Instruction: Restate the whole listing exactly.

Collected data:
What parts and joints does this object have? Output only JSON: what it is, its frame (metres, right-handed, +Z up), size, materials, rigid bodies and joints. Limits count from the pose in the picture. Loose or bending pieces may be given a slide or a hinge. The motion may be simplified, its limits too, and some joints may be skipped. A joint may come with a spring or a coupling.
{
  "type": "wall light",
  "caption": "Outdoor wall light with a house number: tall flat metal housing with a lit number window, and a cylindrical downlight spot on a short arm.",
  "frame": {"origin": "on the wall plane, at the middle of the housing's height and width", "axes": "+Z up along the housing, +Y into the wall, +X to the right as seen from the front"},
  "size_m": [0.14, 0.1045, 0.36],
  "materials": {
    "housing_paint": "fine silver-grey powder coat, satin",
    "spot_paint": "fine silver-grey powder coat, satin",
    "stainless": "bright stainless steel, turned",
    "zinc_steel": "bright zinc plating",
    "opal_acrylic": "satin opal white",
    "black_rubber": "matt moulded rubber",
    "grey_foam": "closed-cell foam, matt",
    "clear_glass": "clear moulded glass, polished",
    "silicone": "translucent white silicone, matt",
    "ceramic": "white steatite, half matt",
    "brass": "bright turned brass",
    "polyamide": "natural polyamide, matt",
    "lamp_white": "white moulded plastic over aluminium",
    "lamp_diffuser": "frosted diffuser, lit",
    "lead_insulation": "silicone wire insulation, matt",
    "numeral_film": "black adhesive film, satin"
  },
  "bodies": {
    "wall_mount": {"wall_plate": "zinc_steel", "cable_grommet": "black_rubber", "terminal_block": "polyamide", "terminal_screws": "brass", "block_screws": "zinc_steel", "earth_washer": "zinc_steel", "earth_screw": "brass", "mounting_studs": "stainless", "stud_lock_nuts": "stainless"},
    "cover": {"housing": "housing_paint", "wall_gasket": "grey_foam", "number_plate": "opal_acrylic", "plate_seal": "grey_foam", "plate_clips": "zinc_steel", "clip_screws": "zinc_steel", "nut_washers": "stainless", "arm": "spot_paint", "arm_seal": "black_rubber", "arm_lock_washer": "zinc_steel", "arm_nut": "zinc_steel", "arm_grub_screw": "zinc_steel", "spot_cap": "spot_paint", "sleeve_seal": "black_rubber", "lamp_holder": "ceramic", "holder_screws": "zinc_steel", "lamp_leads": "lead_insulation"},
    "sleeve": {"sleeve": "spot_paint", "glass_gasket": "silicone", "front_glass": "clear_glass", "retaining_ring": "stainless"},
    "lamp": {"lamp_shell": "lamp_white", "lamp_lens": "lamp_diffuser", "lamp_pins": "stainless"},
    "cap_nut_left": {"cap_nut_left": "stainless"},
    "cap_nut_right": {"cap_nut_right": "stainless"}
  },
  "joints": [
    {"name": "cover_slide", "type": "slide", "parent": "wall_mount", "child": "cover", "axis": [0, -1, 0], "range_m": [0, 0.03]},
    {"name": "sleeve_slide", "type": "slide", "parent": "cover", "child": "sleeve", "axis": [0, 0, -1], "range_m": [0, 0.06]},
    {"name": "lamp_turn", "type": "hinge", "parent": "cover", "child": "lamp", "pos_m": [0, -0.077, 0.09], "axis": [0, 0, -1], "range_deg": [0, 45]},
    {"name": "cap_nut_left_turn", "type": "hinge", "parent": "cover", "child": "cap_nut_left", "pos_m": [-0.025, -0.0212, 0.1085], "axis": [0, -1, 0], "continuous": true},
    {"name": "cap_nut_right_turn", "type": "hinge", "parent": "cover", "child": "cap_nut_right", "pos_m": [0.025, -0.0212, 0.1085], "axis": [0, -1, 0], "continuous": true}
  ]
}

Response:
What parts and joints does this object have? Output only JSON: what it is, its frame (metres, right-handed, +Z up), size, materials, rigid bodies and joints. Limits count from the pose in the picture. Loose or bending pieces may be given a slide or a hinge. The motion may be simplified, its limits too, and some joints may be skipped. A joint may come with a spring or a coupling.
{
  "type": "wall light",
  "caption": "Outdoor wall light with a house number: tall flat metal housing with a lit number window, and a cylindrical downlight spot on a short arm.",
  "frame": {"origin": "on the wall plane, at the middle of the housing's height and width", "axes": "+Z up along the housing, +Y into the wall, +X to the right as seen from the front"},
  "size_m": [0.14, 0.1045, 0.36],
  "materials": {
    "housing_paint": "fine silver-grey powder coat, satin",
    "spot_paint": "fine silver-grey powder coat, satin",
    "stainless": "bright stainless steel, turned",
    "zinc_steel": "bright zinc plating",
    "opal_acrylic": "satin opal white",
    "black_rubber": "matt moulded rubber",
    "grey_foam": "closed-cell foam, matt",
    "clear_glass": "clear moulded glass, polished",
    "silicone": "translucent white silicone, matt",
    "ceramic": "white steatite, half matt",
    "brass": "bright turned brass",
    "polyamide": "natural polyamide, matt",
    "lamp_white": "white moulded plastic over aluminium",
    "lamp_diffuser": "frosted diffuser, lit",
    "lead_insulation": "silicone wire insulation, matt",
    "numeral_film": "black adhesive film, satin"
  },
  "bodies": {
    "wall_mount": {"wall_plate": "zinc_steel", "cable_grommet": "black_rubber", "terminal_block": "polyamide", "terminal_screws": "brass", "block_screws": "zinc_steel", "earth_washer": "zinc_steel", "earth_screw": "brass", "mounting_studs": "stainless", "stud_lock_nuts": "stainless"},
    "cover": {"housing": "housing_paint", "wall_gasket": "grey_foam", "number_plate": "opal_acrylic", "plate_seal": "grey_foam", "plate_clips": "zinc_steel", "clip_screws": "zinc_steel", "nut_washers": "stainless", "arm": "spot_paint", "arm_seal": "black_rubber", "arm_lock_washer": "zinc_steel", "arm_nut": "zinc_steel", "arm_grub_screw": "zinc_steel", "spot_cap": "spot_paint", "sleeve_seal": "black_rubber", "lamp_holder": "ceramic", "holder_screws": "zinc_steel", "lamp_leads": "lead_insulation"},
    "sleeve": {"sleeve": "spot_paint", "glass_gasket": "silicone", "front_glass": "clear_glass", "retaining_ring": "stainless"},
    "lamp": {"lamp_shell": "lamp_white", "lamp_lens": "lamp_diffuser", "lamp_pins": "stainless"},
    "cap_nut_left": {"cap_nut_left": "stainless"},
    "cap_nut_right": {"cap_nut_right": "stainless"}
  },
  "joints": [
    {"name": "cover_slide", "type": "slide", "parent": "wall_mount", "child": "cover", "axis": [0, -1, 0], "range_m": [0, 0.03]},
    {"name": "sleeve_slide", "type": "slide", "parent": "cover", "child": "sleeve", "axis": [0, 0, -1], "range_m": [0, 0.06]},
    {"name": "lamp_turn", "type": "hinge", "parent": "cover", "child": "lamp", "pos_m": [0, -0.077, 0.09], "axis": [0, 0, -1], "range_deg": [0, 45]},
    {"name": "cap_nut_left_turn", "type": "hinge", "parent": "cover", "child": "cap_nut_left", "pos_m": [-0.025, -0.0212, 0.1085], "axis": [0, -1, 0], "continuous": true},
    {"name": "cap_nut_right_turn", "type": "hinge", "parent": "cover", "child": "cap_nut_right", "pos_m": [0.025, -0.0212, 0.1085], "axis": [0, -1, 0], "continuous": true}
  ]
}